La Crescenta, large canvas2
Step 3, Step after laying in some of the “under” colors (Step 2–not shown) and blocking in the trees and house in the foreground—half way there, 45 minutes from the start

End of first day painting

If you are getting bored with all this, hang in there because I am almost done with the set up and ready to tell how this is meant to be a deconstructed landscape. I mean, don’t you want to know what colors I used to get to this point? Of course you do! I used titanium white, ultramarine blue, cad red, cad yellow and burnt umber. Tomorrow I will finish this and plan to add touches of other colors I have in tubes in a bag for the final piece of art. I forgot to mention that I also had some plastic mixing trays, an assortment of big brushes and a laundry detergent jug that was rinsed out and filled with water.

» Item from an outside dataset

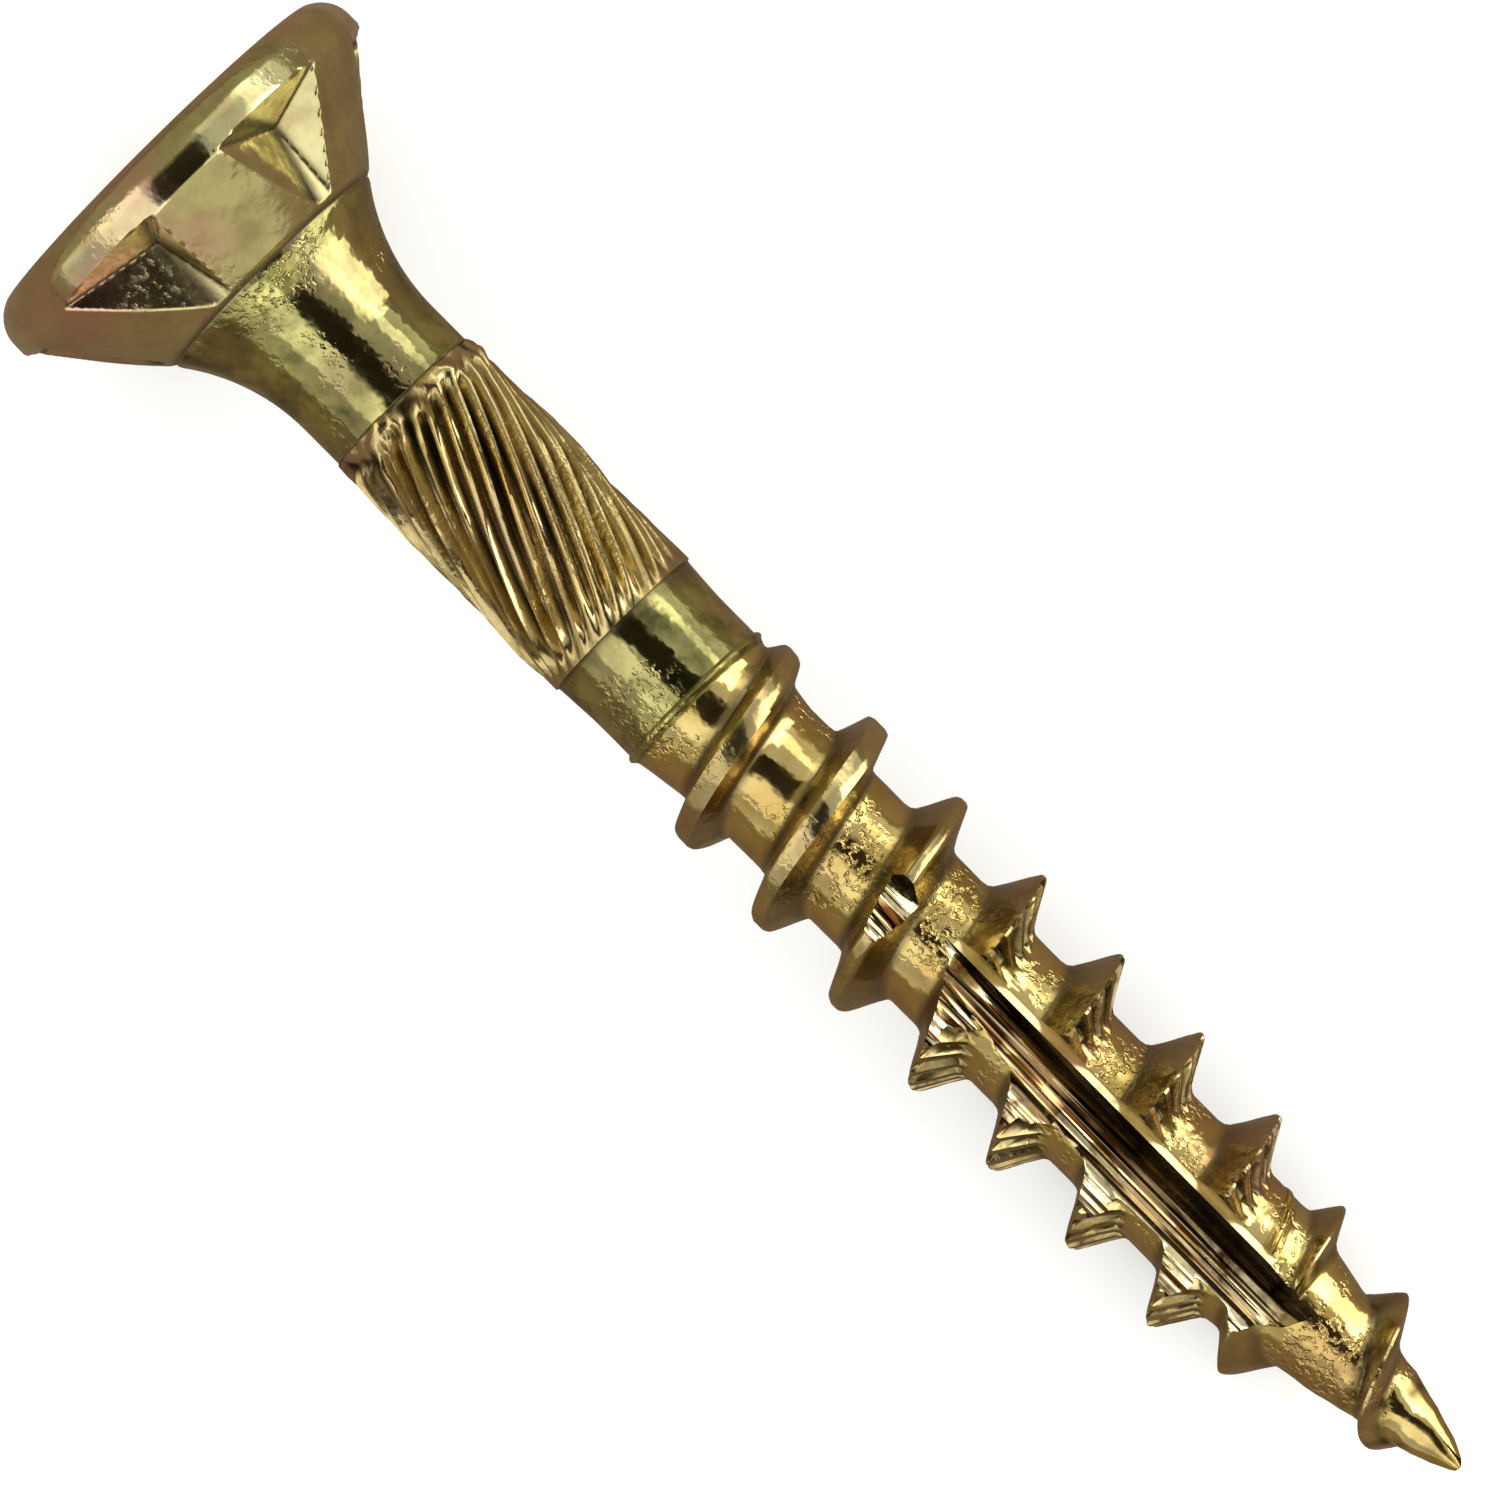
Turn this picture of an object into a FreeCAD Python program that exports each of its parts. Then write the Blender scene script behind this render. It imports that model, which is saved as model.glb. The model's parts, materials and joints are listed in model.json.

What is a deconstructed landscape?

For each of the three steps I have described here, I stopped to take a photo of each one and shared it with friends. Now, I am not a sophisticated social media person and didn’t post the three photos I took (I didn’t include the Step 2 photo of sky and “under color” only here) on Instagram of Facebook, I just texted people that live nearby. And it was my hope that they would send along a note of acknowledgement, a question or two or even stop by to see what I was doing. Don’t hate me, but this is the cool part of being one California girl because the weather last Sunday was beautiful—in the upper 60s to low 70s. Someone could have driven past to say hello and make me take a break. I’m not looking for anyone to tell me whether or not they like what I’m doing, it just makes me stop and take personal stock of what’s in front of me. This helps to make a better piece in the end because I don’t feel like I can “drive off the cliff’ of going to far with a color or idea. It just makes me “stop.”

So, that is my idea of a deconstructed landscape, where other people are all part of the different stages of my painting—saving me from myself. And don’t we need more people in the world who save us from going too far? And they don’t even have to be a friend, just an interested bystander. I would do the same for them. Wouldn’t you?